TASK REQUIREMENTS => Will you give the material below again, every line exactly as it is?

DATA SECTION =>
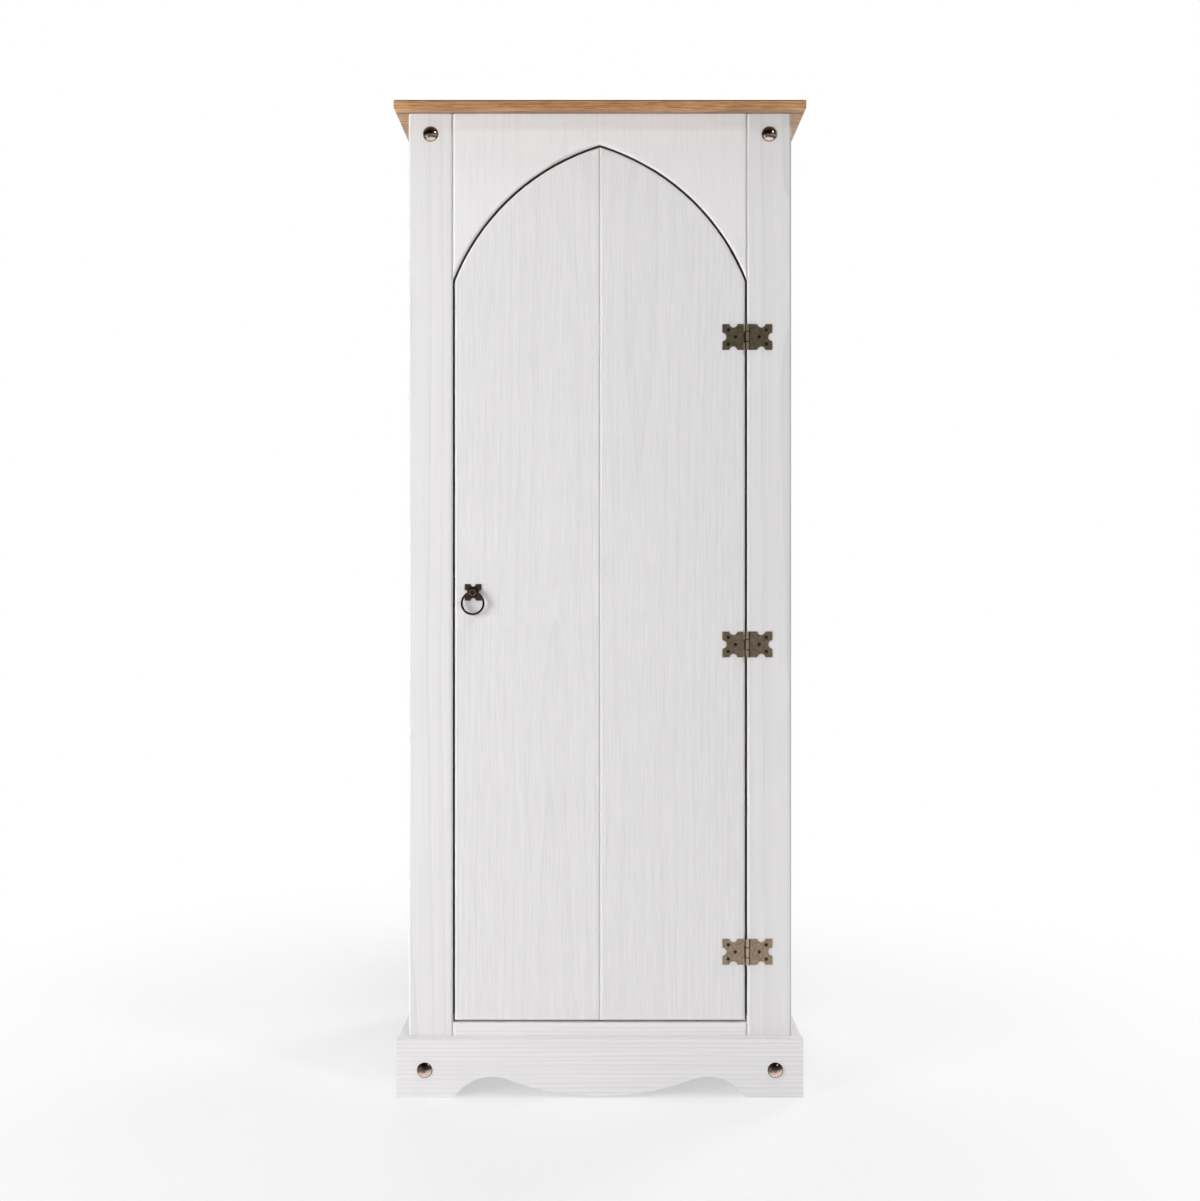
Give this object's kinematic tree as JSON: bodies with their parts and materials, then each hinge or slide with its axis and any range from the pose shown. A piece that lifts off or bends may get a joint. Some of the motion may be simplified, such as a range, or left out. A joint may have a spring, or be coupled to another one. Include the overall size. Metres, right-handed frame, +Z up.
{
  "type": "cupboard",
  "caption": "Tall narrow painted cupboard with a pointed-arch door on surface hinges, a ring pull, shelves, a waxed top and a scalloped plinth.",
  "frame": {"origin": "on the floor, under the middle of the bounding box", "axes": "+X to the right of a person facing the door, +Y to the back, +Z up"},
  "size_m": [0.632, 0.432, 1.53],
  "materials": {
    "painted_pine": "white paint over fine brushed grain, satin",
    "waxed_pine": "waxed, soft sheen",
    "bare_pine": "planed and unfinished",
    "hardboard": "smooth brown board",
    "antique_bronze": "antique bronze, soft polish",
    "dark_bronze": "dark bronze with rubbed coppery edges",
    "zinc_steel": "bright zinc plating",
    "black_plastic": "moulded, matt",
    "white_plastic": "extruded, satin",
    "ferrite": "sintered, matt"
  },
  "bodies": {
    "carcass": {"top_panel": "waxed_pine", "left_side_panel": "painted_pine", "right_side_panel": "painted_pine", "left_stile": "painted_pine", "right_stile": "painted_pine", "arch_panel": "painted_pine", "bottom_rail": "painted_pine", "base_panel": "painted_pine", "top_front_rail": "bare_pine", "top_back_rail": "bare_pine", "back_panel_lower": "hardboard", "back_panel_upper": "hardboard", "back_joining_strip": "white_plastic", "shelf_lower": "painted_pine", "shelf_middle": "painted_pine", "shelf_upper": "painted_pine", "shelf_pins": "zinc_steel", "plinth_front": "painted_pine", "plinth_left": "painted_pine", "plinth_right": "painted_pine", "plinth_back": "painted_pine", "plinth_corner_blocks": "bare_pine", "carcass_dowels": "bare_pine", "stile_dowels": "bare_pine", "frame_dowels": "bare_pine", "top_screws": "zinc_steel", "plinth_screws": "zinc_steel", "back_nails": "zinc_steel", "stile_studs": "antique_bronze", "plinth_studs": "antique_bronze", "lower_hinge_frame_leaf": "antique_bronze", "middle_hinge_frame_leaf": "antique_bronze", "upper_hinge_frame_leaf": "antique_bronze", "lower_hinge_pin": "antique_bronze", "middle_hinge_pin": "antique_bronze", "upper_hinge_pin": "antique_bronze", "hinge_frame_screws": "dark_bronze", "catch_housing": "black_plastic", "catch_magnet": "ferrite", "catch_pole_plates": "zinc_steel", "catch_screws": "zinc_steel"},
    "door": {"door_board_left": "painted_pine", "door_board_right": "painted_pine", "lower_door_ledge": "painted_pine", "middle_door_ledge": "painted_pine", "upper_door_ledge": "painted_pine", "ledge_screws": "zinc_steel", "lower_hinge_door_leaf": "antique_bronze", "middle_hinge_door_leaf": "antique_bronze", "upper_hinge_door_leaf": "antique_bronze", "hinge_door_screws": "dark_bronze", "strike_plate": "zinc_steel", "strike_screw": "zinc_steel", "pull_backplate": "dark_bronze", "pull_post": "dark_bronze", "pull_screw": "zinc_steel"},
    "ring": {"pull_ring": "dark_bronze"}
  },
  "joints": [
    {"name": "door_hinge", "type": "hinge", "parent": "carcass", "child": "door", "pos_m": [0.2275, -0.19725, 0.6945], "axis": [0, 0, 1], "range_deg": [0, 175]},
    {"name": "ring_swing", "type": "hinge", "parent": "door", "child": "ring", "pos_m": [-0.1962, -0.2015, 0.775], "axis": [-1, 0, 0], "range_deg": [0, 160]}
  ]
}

REPLY =>
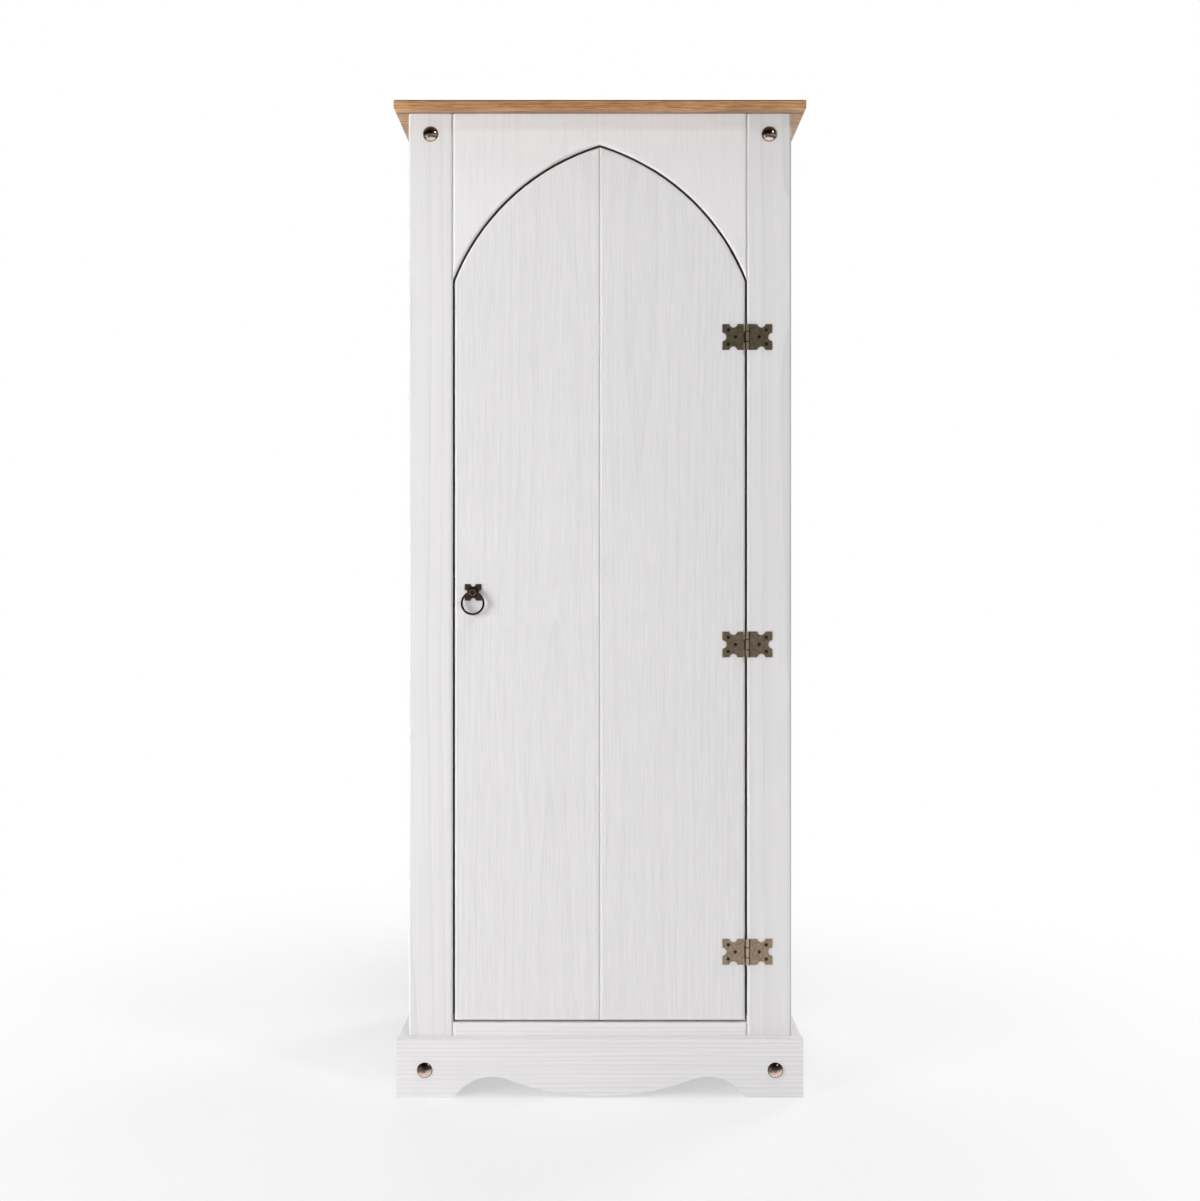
Give this object's kinematic tree as JSON: bodies with their parts and materials, then each hinge or slide with its axis and any range from the pose shown. A piece that lifts off or bends may get a joint. Some of the motion may be simplified, such as a range, or left out. A joint may have a spring, or be coupled to another one. Include the overall size. Metres, right-handed frame, +Z up.
{
  "type": "cupboard",
  "caption": "Tall narrow painted cupboard with a pointed-arch door on surface hinges, a ring pull, shelves, a waxed top and a scalloped plinth.",
  "frame": {"origin": "on the floor, under the middle of the bounding box", "axes": "+X to the right of a person facing the door, +Y to the back, +Z up"},
  "size_m": [0.632, 0.432, 1.53],
  "materials": {
    "painted_pine": "white paint over fine brushed grain, satin",
    "waxed_pine": "waxed, soft sheen",
    "bare_pine": "planed and unfinished",
    "hardboard": "smooth brown board",
    "antique_bronze": "antique bronze, soft polish",
    "dark_bronze": "dark bronze with rubbed coppery edges",
    "zinc_steel": "bright zinc plating",
    "black_plastic": "moulded, matt",
    "white_plastic": "extruded, satin",
    "ferrite": "sintered, matt"
  },
  "bodies": {
    "carcass": {"top_panel": "waxed_pine", "left_side_panel": "painted_pine", "right_side_panel": "painted_pine", "left_stile": "painted_pine", "right_stile": "painted_pine", "arch_panel": "painted_pine", "bottom_rail": "painted_pine", "base_panel": "painted_pine", "top_front_rail": "bare_pine", "top_back_rail": "bare_pine", "back_panel_lower": "hardboard", "back_panel_upper": "hardboard", "back_joining_strip": "white_plastic", "shelf_lower": "painted_pine", "shelf_middle": "painted_pine", "shelf_upper": "painted_pine", "shelf_pins": "zinc_steel", "plinth_front": "painted_pine", "plinth_left": "painted_pine", "plinth_right": "painted_pine", "plinth_back": "painted_pine", "plinth_corner_blocks": "bare_pine", "carcass_dowels": "bare_pine", "stile_dowels": "bare_pine", "frame_dowels": "bare_pine", "top_screws": "zinc_steel", "plinth_screws": "zinc_steel", "back_nails": "zinc_steel", "stile_studs": "antique_bronze", "plinth_studs": "antique_bronze", "lower_hinge_frame_leaf": "antique_bronze", "middle_hinge_frame_leaf": "antique_bronze", "upper_hinge_frame_leaf": "antique_bronze", "lower_hinge_pin": "antique_bronze", "middle_hinge_pin": "antique_bronze", "upper_hinge_pin": "antique_bronze", "hinge_frame_screws": "dark_bronze", "catch_housing": "black_plastic", "catch_magnet": "ferrite", "catch_pole_plates": "zinc_steel", "catch_screws": "zinc_steel"},
    "door": {"door_board_left": "painted_pine", "door_board_right": "painted_pine", "lower_door_ledge": "painted_pine", "middle_door_ledge": "painted_pine", "upper_door_ledge": "painted_pine", "ledge_screws": "zinc_steel", "lower_hinge_door_leaf": "antique_bronze", "middle_hinge_door_leaf": "antique_bronze", "upper_hinge_door_leaf": "antique_bronze", "hinge_door_screws": "dark_bronze", "strike_plate": "zinc_steel", "strike_screw": "zinc_steel", "pull_backplate": "dark_bronze", "pull_post": "dark_bronze", "pull_screw": "zinc_steel"},
    "ring": {"pull_ring": "dark_bronze"}
  },
  "joints": [
    {"name": "door_hinge", "type": "hinge", "parent": "carcass", "child": "door", "pos_m": [0.2275, -0.19725, 0.6945], "axis": [0, 0, 1], "range_deg": [0, 175]},
    {"name": "ring_swing", "type": "hinge", "parent": "door", "child": "ring", "pos_m": [-0.1962, -0.2015, 0.775], "axis": [-1, 0, 0], "range_deg": [0, 160]}
  ]
}